* **Written exercise**: Give the listing again in full, exactly as written.

* **Source excerpt**:
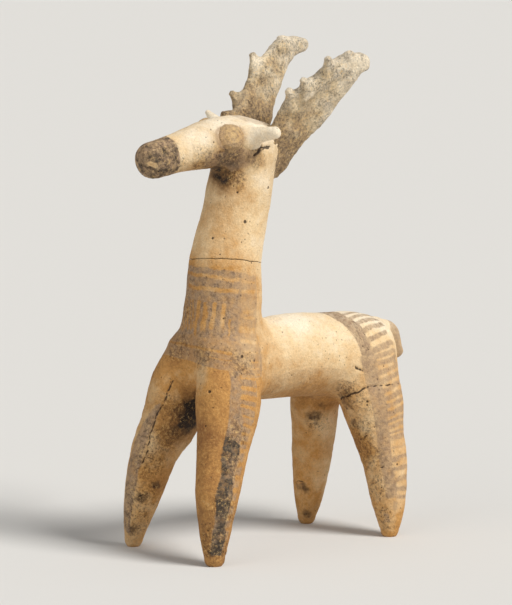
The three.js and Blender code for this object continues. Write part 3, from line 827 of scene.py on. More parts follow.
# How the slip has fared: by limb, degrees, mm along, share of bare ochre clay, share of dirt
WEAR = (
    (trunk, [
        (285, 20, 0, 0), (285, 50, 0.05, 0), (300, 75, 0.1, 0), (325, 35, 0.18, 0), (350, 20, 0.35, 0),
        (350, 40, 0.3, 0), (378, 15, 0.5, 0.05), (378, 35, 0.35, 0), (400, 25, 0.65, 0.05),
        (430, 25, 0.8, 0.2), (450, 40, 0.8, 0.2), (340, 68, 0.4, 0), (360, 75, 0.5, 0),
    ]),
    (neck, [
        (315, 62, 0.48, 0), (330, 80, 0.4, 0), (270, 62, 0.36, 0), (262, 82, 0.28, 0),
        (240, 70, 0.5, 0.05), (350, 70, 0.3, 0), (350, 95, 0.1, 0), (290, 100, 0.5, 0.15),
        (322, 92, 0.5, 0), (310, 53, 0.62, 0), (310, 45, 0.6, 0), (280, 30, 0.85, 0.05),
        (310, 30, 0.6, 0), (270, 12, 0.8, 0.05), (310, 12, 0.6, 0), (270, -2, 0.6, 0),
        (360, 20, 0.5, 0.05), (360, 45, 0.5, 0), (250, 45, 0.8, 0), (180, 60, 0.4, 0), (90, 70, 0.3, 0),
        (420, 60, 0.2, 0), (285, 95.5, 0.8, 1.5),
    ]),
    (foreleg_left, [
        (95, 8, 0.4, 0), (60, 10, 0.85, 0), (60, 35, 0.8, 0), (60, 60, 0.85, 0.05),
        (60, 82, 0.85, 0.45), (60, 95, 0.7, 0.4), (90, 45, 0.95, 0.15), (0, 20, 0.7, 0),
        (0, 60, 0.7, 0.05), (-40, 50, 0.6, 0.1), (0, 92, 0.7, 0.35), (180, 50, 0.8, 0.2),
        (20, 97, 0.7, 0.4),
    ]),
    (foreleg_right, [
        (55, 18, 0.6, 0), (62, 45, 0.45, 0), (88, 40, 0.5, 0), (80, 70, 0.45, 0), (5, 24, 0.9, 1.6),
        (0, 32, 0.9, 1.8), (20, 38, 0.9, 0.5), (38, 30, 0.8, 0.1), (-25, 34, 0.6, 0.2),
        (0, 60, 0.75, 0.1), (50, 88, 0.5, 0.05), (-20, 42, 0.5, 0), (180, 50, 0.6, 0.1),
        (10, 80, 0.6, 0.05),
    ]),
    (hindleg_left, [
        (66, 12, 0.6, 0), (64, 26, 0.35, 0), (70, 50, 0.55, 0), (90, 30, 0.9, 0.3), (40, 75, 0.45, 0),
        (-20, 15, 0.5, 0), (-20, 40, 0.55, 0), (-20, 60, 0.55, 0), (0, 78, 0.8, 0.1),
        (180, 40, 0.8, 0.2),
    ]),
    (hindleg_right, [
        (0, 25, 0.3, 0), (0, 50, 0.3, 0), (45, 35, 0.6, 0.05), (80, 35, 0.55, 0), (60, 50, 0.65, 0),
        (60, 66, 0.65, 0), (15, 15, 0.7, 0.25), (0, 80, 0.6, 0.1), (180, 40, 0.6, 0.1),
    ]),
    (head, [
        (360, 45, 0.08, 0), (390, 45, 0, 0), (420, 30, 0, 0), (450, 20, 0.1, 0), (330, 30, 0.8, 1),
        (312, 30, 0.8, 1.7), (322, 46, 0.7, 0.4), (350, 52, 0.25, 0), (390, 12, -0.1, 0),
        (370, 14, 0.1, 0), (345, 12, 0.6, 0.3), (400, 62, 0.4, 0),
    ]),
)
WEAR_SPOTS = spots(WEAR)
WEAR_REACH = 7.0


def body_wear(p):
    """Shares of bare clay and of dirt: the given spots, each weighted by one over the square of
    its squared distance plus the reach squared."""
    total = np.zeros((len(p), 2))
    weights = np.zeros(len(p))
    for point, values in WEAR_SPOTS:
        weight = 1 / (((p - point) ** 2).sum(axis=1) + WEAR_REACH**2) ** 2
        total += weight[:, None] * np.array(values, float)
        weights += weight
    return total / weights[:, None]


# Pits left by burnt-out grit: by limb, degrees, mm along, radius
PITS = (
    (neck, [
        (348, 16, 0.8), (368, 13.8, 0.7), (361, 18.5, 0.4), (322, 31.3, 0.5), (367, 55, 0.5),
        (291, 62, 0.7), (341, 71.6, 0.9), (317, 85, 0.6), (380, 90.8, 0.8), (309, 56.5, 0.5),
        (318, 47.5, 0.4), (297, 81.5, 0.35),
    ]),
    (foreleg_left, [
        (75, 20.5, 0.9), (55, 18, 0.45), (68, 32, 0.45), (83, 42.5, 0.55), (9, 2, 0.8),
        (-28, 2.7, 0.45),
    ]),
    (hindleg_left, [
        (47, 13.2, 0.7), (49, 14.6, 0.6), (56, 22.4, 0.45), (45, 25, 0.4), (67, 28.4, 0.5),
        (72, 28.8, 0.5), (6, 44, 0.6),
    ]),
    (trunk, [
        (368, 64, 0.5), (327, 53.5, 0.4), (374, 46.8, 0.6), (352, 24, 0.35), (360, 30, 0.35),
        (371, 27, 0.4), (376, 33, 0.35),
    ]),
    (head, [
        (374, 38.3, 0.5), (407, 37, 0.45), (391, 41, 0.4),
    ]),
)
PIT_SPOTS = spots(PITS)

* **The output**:
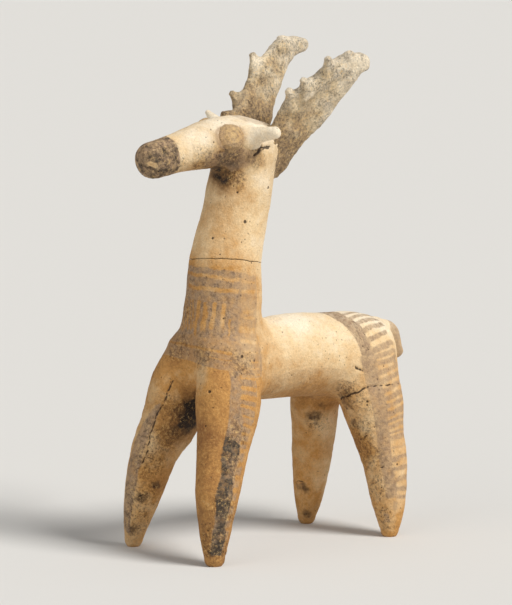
The three.js and Blender code for this object continues. Write part 3, from line 827 of scene.py on. More parts follow.
# How the slip has fared: by limb, degrees, mm along, share of bare ochre clay, share of dirt
WEAR = (
    (trunk, [
        (285, 20, 0, 0), (285, 50, 0.05, 0), (300, 75, 0.1, 0), (325, 35, 0.18, 0), (350, 20, 0.35, 0),
        (350, 40, 0.3, 0), (378, 15, 0.5, 0.05), (378, 35, 0.35, 0), (400, 25, 0.65, 0.05),
        (430, 25, 0.8, 0.2), (450, 40, 0.8, 0.2), (340, 68, 0.4, 0), (360, 75, 0.5, 0),
    ]),
    (neck, [
        (315, 62, 0.48, 0), (330, 80, 0.4, 0), (270, 62, 0.36, 0), (262, 82, 0.28, 0),
        (240, 70, 0.5, 0.05), (350, 70, 0.3, 0), (350, 95, 0.1, 0), (290, 100, 0.5, 0.15),
        (322, 92, 0.5, 0), (310, 53, 0.62, 0), (310, 45, 0.6, 0), (280, 30, 0.85, 0.05),
        (310, 30, 0.6, 0), (270, 12, 0.8, 0.05), (310, 12, 0.6, 0), (270, -2, 0.6, 0),
        (360, 20, 0.5, 0.05), (360, 45, 0.5, 0), (250, 45, 0.8, 0), (180, 60, 0.4, 0), (90, 70, 0.3, 0),
        (420, 60, 0.2, 0), (285, 95.5, 0.8, 1.5),
    ]),
    (foreleg_left, [
        (95, 8, 0.4, 0), (60, 10, 0.85, 0), (60, 35, 0.8, 0), (60, 60, 0.85, 0.05),
        (60, 82, 0.85, 0.45), (60, 95, 0.7, 0.4), (90, 45, 0.95, 0.15), (0, 20, 0.7, 0),
        (0, 60, 0.7, 0.05), (-40, 50, 0.6, 0.1), (0, 92, 0.7, 0.35), (180, 50, 0.8, 0.2),
        (20, 97, 0.7, 0.4),
    ]),
    (foreleg_right, [
        (55, 18, 0.6, 0), (62, 45, 0.45, 0), (88, 40, 0.5, 0), (80, 70, 0.45, 0), (5, 24, 0.9, 1.6),
        (0, 32, 0.9, 1.8), (20, 38, 0.9, 0.5), (38, 30, 0.8, 0.1), (-25, 34, 0.6, 0.2),
        (0, 60, 0.75, 0.1), (50, 88, 0.5, 0.05), (-20, 42, 0.5, 0), (180, 50, 0.6, 0.1),
        (10, 80, 0.6, 0.05),
    ]),
    (hindleg_left, [
        (66, 12, 0.6, 0), (64, 26, 0.35, 0), (70, 50, 0.55, 0), (90, 30, 0.9, 0.3), (40, 75, 0.45, 0),
        (-20, 15, 0.5, 0), (-20, 40, 0.55, 0), (-20, 60, 0.55, 0), (0, 78, 0.8, 0.1),
        (180, 40, 0.8, 0.2),
    ]),
    (hindleg_right, [
        (0, 25, 0.3, 0), (0, 50, 0.3, 0), (45, 35, 0.6, 0.05), (80, 35, 0.55, 0), (60, 50, 0.65, 0),
        (60, 66, 0.65, 0), (15, 15, 0.7, 0.25), (0, 80, 0.6, 0.1), (180, 40, 0.6, 0.1),
    ]),
    (head, [
        (360, 45, 0.08, 0), (390, 45, 0, 0), (420, 30, 0, 0), (450, 20, 0.1, 0), (330, 30, 0.8, 1),
        (312, 30, 0.8, 1.7), (322, 46, 0.7, 0.4), (350, 52, 0.25, 0), (390, 12, -0.1, 0),
        (370, 14, 0.1, 0), (345, 12, 0.6, 0.3), (400, 62, 0.4, 0),
    ]),
)
WEAR_SPOTS = spots(WEAR)
WEAR_REACH = 7.0


def body_wear(p):
    """Shares of bare clay and of dirt: the given spots, each weighted by one over the square of
    its squared distance plus the reach squared."""
    total = np.zeros((len(p), 2))
    weights = np.zeros(len(p))
    for point, values in WEAR_SPOTS:
        weight = 1 / (((p - point) ** 2).sum(axis=1) + WEAR_REACH**2) ** 2
        total += weight[:, None] * np.array(values, float)
        weights += weight
    return total / weights[:, None]


# Pits left by burnt-out grit: by limb, degrees, mm along, radius
PITS = (
    (neck, [
        (348, 16, 0.8), (368, 13.8, 0.7), (361, 18.5, 0.4), (322, 31.3, 0.5), (367, 55, 0.5),
        (291, 62, 0.7), (341, 71.6, 0.9), (317, 85, 0.6), (380, 90.8, 0.8), (309, 56.5, 0.5),
        (318, 47.5, 0.4), (297, 81.5, 0.35),
    ]),
    (foreleg_left, [
        (75, 20.5, 0.9), (55, 18, 0.45), (68, 32, 0.45), (83, 42.5, 0.55), (9, 2, 0.8),
        (-28, 2.7, 0.45),
    ]),
    (hindleg_left, [
        (47, 13.2, 0.7), (49, 14.6, 0.6), (56, 22.4, 0.45), (45, 25, 0.4), (67, 28.4, 0.5),
        (72, 28.8, 0.5), (6, 44, 0.6),
    ]),
    (trunk, [
        (368, 64, 0.5), (327, 53.5, 0.4), (374, 46.8, 0.6), (352, 24, 0.35), (360, 30, 0.35),
        (371, 27, 0.4), (376, 33, 0.35),
    ]),
    (head, [
        (374, 38.3, 0.5), (407, 37, 0.45), (391, 41, 0.4),
    ]),
)
PIT_SPOTS = spots(PITS)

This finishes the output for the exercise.